Despite such reservations, the programs have attracted interest from organizations such as the Ford Foundation and the Charles Stewart Mott Foundation. And there does appear to be some evidence that the programs are helping the people they are supposed to serve. “The best programs show income increases of 15% to 30% after the second loan,” says Peggy Clark of the Aspen Institute.

Even those who strongly support such programs do not consider them a panacea. “For a small but significant percentage of the poverty population, self-employment is a serious opportunity and ought to be supported,” says Mary Houghton, president of Shorebank Corp. of Chicago, which supports several microloan programs. “It’s a strategy that might be appropriate for 10% to 15% of the population, absolute maximum.”

Accion’s Soto dreams of making the program self-sufficient, as some of the programs’ Latin American efforts are. She notes that although such programs typically charge interest rates of around 16%, the profit on small short-term loans is very small. She figured a net return of $13.39 on a $50 loan after three months.

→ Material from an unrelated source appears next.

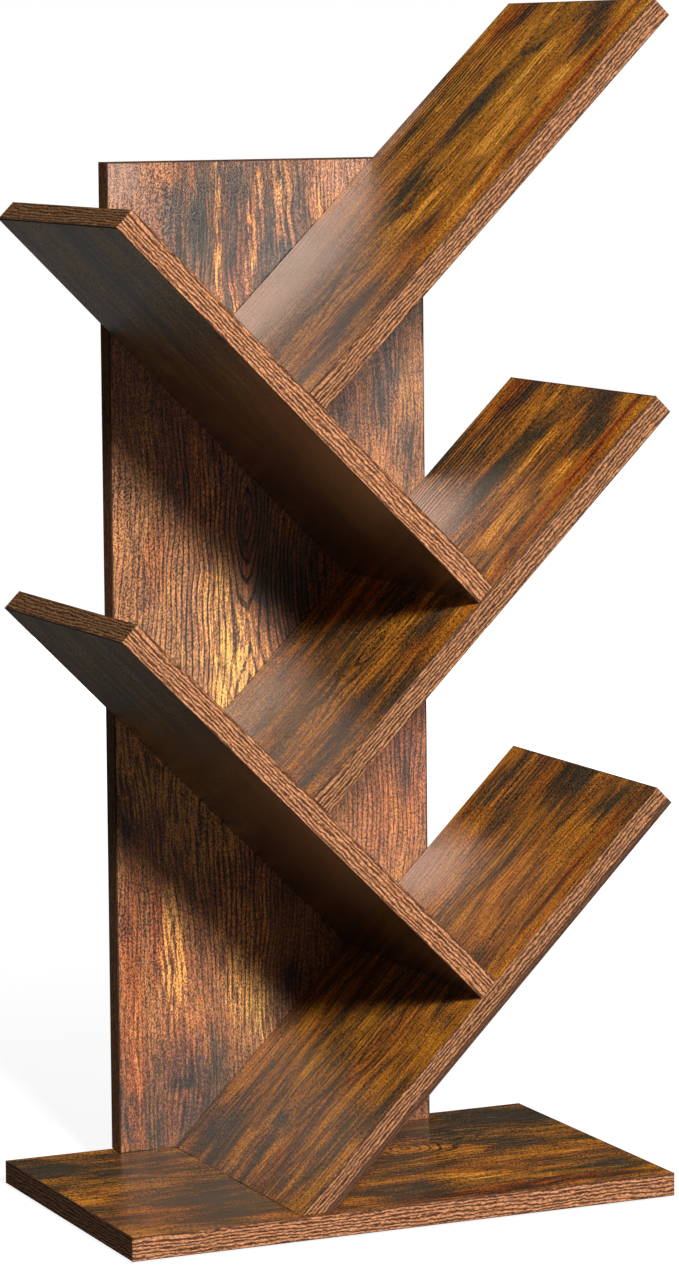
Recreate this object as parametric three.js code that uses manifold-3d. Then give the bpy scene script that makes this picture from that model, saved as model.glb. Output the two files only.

One way of bridging the gap between Wall Street and the needs of local communities is through social investment funds like the Bethesda-based Calvert Group. Steve Schueth, vice president for socially responsible investing, says “We’ve learned you can’t just throw money at social problems. There has to be education, technical assistance, ongoing consultation with individuals.” After a recent survey of Calvert shareholders, the fund may be increasing the amount of its investment in such activities. Says Schueth, “It’s surprising how much benefit you can derive from a small amount of money.” But only if you spend it in the right way.